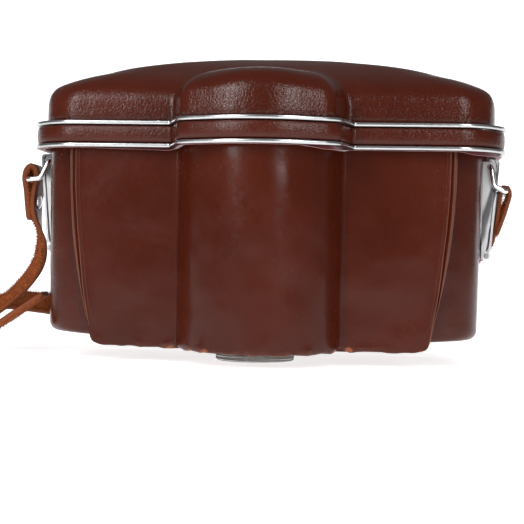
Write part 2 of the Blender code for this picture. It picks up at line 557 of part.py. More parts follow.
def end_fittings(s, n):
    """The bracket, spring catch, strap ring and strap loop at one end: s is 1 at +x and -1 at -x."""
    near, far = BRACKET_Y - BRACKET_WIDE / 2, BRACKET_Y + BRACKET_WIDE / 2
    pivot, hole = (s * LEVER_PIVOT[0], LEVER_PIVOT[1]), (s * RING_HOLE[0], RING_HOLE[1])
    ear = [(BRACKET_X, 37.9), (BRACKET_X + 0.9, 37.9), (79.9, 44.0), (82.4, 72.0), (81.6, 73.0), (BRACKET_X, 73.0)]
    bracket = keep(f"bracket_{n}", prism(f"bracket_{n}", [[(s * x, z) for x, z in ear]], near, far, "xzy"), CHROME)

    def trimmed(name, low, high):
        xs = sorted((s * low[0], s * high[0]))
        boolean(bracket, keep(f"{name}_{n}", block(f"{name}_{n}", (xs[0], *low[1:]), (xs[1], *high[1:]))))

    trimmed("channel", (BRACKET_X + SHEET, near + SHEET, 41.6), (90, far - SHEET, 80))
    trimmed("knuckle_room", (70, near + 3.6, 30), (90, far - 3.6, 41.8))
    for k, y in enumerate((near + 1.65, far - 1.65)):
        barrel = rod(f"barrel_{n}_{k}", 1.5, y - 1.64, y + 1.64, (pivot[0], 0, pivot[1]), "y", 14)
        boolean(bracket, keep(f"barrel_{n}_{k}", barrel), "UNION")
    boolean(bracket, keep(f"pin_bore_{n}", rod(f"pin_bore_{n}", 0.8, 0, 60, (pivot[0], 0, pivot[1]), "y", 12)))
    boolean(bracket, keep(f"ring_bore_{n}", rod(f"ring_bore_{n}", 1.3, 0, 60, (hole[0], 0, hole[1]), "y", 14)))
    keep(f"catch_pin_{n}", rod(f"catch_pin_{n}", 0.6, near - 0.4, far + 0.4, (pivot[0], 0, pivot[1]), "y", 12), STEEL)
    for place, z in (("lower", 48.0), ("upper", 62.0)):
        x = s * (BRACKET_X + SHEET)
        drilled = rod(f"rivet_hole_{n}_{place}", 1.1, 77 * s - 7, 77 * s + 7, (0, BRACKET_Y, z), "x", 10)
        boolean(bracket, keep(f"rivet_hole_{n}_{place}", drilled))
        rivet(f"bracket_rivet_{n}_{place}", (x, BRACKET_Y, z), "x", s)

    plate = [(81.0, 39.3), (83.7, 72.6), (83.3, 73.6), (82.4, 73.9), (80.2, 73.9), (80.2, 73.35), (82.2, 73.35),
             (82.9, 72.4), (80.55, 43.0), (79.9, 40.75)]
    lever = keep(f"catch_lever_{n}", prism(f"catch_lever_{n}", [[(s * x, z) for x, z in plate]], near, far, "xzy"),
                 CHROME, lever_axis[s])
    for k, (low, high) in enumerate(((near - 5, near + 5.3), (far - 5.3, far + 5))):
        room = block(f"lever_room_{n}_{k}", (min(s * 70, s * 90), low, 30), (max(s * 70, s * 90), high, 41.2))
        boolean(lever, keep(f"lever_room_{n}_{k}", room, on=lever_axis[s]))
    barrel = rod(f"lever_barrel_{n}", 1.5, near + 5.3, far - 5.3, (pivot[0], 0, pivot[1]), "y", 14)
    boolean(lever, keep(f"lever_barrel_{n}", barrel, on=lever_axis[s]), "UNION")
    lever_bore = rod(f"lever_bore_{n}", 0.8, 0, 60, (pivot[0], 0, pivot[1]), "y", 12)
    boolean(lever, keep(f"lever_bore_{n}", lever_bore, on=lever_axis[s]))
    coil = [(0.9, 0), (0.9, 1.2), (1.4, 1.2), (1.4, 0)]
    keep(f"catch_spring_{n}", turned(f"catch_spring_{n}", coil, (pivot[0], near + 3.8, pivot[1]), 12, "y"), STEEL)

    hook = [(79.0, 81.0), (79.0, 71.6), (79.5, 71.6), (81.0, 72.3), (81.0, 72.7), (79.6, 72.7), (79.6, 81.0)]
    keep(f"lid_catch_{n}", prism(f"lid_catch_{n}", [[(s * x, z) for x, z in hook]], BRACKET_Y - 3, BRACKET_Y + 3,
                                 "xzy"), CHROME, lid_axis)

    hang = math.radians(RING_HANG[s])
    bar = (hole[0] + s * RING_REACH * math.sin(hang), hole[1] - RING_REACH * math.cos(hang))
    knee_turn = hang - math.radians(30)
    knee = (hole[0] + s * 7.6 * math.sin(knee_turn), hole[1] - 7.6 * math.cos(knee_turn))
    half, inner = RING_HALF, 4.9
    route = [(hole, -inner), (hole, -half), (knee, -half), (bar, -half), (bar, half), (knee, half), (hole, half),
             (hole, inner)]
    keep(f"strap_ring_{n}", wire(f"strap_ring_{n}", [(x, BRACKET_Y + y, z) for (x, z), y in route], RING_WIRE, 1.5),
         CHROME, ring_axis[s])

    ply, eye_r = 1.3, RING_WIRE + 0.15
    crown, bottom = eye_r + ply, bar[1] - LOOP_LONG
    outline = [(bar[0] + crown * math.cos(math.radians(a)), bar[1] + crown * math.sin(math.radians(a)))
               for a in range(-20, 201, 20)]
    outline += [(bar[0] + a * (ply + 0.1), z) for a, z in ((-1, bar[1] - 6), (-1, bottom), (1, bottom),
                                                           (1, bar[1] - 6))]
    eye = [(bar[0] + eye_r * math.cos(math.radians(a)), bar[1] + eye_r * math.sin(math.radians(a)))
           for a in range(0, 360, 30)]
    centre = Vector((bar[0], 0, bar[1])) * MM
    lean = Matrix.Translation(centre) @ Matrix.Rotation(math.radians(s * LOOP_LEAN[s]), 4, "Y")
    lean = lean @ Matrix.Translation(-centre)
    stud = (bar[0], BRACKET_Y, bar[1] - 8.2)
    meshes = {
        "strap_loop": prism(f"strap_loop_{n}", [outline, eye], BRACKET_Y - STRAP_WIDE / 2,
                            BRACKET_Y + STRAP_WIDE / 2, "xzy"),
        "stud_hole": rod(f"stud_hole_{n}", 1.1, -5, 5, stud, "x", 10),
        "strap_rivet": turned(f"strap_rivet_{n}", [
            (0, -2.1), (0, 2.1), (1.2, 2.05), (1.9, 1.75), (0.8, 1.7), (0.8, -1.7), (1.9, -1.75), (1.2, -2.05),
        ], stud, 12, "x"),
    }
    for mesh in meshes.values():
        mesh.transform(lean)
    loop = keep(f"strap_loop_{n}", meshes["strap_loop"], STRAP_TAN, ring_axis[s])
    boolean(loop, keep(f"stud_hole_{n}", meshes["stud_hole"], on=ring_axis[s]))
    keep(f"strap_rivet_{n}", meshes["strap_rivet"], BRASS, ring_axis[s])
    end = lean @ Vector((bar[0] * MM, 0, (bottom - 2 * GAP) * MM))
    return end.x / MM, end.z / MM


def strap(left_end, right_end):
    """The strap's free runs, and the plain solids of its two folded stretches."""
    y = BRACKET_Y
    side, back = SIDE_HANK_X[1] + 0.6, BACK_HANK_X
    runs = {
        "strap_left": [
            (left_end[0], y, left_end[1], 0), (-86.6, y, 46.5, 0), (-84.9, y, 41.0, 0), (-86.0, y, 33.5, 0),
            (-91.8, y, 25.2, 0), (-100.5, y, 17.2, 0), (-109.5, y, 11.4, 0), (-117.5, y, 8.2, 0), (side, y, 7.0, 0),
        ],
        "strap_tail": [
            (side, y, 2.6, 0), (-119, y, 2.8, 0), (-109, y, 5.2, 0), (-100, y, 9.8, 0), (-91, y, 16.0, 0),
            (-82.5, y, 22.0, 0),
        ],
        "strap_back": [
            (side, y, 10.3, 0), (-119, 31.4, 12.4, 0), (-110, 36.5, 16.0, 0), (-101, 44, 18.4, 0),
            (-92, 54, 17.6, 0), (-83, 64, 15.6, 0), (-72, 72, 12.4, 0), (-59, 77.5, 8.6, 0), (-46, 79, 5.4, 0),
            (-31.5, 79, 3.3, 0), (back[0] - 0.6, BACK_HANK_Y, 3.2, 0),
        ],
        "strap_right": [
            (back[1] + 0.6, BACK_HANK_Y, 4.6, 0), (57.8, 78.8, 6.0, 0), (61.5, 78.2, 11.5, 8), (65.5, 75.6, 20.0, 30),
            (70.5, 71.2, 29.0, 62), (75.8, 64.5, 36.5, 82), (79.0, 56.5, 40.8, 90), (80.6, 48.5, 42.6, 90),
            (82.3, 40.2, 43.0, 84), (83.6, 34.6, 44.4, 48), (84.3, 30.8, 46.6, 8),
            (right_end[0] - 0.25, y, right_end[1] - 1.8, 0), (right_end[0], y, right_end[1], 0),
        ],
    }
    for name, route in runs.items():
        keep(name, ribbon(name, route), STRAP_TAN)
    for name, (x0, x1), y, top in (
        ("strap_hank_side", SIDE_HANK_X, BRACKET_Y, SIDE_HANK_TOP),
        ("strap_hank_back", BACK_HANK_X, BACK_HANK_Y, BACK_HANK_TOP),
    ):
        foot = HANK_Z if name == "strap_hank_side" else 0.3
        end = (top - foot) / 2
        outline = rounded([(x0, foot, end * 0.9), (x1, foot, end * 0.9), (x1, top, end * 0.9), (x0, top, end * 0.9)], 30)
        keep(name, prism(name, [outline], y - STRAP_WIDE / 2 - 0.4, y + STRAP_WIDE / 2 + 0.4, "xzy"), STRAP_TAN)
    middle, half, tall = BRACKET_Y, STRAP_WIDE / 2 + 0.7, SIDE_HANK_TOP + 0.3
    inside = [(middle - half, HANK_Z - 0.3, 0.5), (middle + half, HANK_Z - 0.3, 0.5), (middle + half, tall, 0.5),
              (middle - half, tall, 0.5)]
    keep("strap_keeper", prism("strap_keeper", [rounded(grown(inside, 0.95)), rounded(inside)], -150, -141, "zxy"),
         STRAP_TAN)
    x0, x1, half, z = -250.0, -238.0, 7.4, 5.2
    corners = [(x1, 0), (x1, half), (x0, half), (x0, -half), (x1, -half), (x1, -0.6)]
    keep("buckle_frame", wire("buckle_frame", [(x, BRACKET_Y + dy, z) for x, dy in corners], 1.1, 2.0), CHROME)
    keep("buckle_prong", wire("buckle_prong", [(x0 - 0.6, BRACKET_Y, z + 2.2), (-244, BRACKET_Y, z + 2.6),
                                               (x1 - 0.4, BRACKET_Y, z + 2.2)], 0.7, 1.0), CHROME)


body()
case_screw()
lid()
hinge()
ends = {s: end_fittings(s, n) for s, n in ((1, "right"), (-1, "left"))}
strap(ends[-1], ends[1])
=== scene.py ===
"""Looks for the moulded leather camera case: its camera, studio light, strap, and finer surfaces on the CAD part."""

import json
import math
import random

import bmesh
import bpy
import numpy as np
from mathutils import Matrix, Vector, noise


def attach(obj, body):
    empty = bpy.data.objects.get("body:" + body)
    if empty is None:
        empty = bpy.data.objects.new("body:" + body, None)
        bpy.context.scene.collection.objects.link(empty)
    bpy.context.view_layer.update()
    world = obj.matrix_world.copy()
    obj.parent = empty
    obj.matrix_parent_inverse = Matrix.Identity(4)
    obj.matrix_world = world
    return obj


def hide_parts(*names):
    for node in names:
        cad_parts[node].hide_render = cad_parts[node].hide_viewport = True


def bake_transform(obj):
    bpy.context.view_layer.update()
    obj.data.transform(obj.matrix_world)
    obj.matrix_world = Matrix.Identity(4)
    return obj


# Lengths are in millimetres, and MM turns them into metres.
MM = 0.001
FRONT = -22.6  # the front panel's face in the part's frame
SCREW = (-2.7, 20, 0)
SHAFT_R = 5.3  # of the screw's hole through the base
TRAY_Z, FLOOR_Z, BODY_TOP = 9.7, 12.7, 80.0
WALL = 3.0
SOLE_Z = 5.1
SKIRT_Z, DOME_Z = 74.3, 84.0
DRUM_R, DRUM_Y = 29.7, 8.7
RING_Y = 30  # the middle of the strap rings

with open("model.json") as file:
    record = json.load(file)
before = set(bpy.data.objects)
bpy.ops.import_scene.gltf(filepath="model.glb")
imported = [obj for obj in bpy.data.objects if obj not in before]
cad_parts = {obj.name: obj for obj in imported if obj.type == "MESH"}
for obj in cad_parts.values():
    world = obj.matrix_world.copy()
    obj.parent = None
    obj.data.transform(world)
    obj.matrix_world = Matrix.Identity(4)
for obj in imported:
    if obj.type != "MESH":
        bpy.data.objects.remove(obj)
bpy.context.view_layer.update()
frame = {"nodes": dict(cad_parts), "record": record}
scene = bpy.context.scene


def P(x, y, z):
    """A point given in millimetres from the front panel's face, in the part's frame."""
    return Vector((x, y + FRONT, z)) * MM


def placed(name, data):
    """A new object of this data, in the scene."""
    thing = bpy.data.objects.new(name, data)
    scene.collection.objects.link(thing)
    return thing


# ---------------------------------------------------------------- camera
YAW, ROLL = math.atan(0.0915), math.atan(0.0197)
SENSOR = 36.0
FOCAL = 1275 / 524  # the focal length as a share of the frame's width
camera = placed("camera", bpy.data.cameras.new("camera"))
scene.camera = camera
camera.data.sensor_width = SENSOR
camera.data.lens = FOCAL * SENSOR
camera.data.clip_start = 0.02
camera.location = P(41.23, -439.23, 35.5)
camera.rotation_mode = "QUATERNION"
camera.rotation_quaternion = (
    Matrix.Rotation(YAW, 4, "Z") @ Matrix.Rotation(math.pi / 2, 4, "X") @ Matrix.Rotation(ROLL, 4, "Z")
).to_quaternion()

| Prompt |
Print the listing above from its first line through the line with "(xs[0], *low[1:]), (xs[1], *high[1:]))))", and stop there.

| Task response |
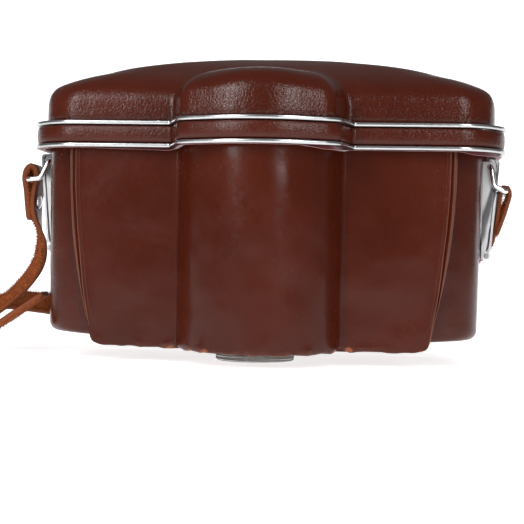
Write part 2 of the Blender code for this picture. It picks up at line 557 of part.py. More parts follow.
def end_fittings(s, n):
    """The bracket, spring catch, strap ring and strap loop at one end: s is 1 at +x and -1 at -x."""
    near, far = BRACKET_Y - BRACKET_WIDE / 2, BRACKET_Y + BRACKET_WIDE / 2
    pivot, hole = (s * LEVER_PIVOT[0], LEVER_PIVOT[1]), (s * RING_HOLE[0], RING_HOLE[1])
    ear = [(BRACKET_X, 37.9), (BRACKET_X + 0.9, 37.9), (79.9, 44.0), (82.4, 72.0), (81.6, 73.0), (BRACKET_X, 73.0)]
    bracket = keep(f"bracket_{n}", prism(f"bracket_{n}", [[(s * x, z) for x, z in ear]], near, far, "xzy"), CHROME)

    def trimmed(name, low, high):
        xs = sorted((s * low[0], s * high[0]))
        boolean(bracket, keep(f"{name}_{n}", block(f"{name}_{n}", (xs[0], *low[1:]), (xs[1], *high[1:]))))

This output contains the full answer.